The final piece of this service excellence puzzle is probably the most overlooked asset in most companies: The organization’s core values. The reason that values are so underappreciated is because most executives file them away in the land of “fluff”. How much value can the values bring anyway? First of all, if service is not a dominant organizational value, it will not be valued…period. Values, in the truest sense, are basic, enduring, unshakable, fundamental, and absolute. They are meant to be taken literally, and acted upon. There should be an obvious connection between what the company is known for (hopefully service), and the values. Many times, the organizational value of “customer’s come first” never was meant to be taken literally or used as the basis for managerial decision-making. So how do you breathe life into those values? Putting values into action starts with saying what you mean, and meaning what you say-or not saying anything at all. It can actually do more harm than good by having a value like “everyone is empowered to make decisions”, then not showing support for those who took the value seriously. In short, if the value is not something you are willing to relentlessly talk about and hold everyone accountable for, then don’t put it as a core value. Your staff and your customers will respect the organization for being “true” to itself and not trying to go along with every industry trend. The values are meant to inspire and navigate the organization through good and bad times. They don’t just drive the business; they drive the people within the business.

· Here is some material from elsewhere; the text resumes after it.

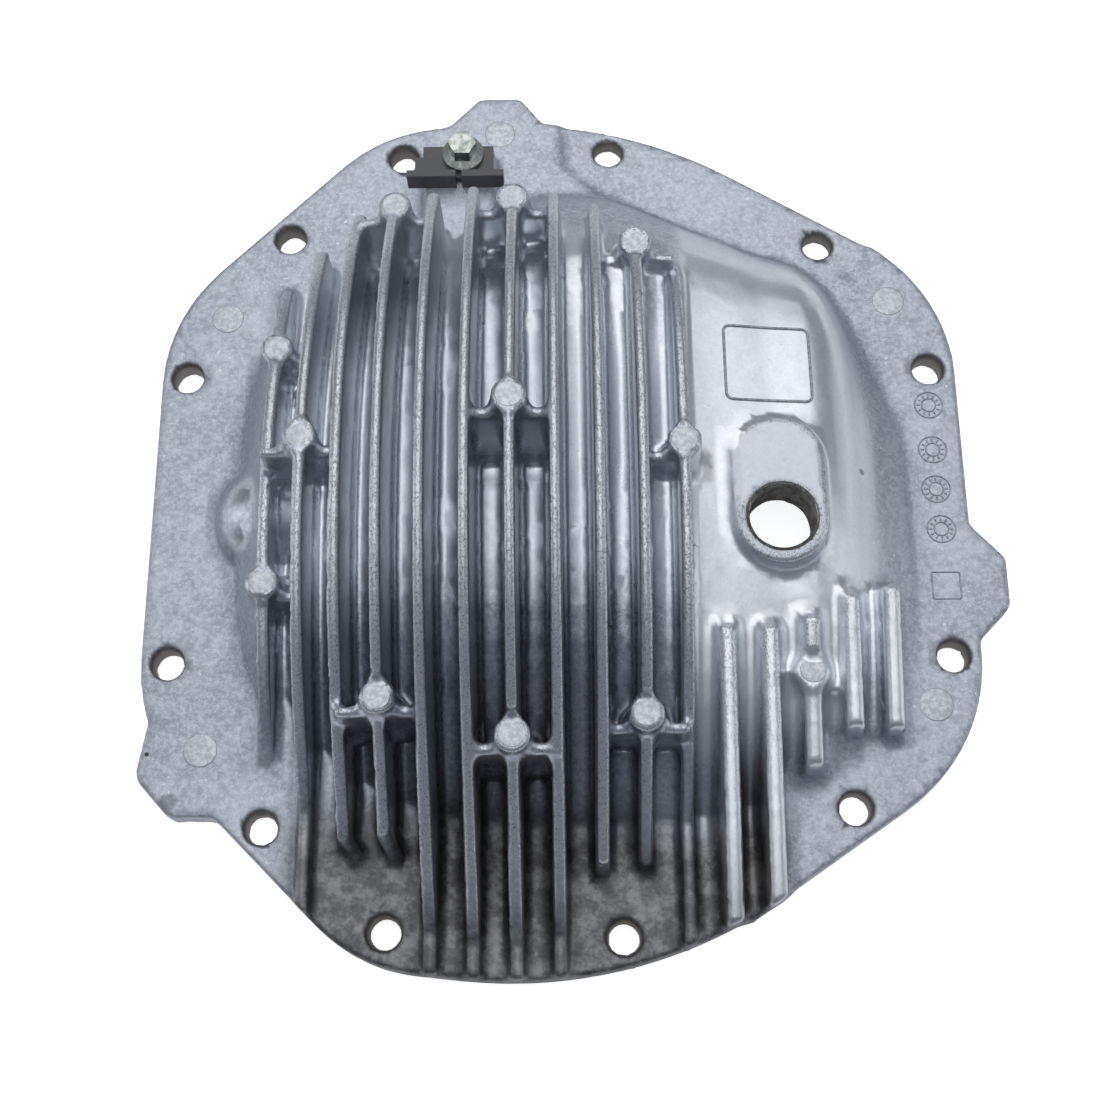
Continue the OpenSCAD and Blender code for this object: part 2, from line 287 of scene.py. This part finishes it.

As you can see, service excellence truly is an organizational journey that links what is genuinely believed to what ultimately is done on a consistent basis. It doesn’t matter where your company or team currently is on this journey. Remember to keep the vision of service excellence clear and inspiring; then let that vision pull the entire organization towards it like a magnet. Developing or transforming an organizational culture doesn’t happen overnight, but with the right vision, leadership, confidence, and values, it is very attainable.

So you ask, “where does service excellence” begin? It begins with you.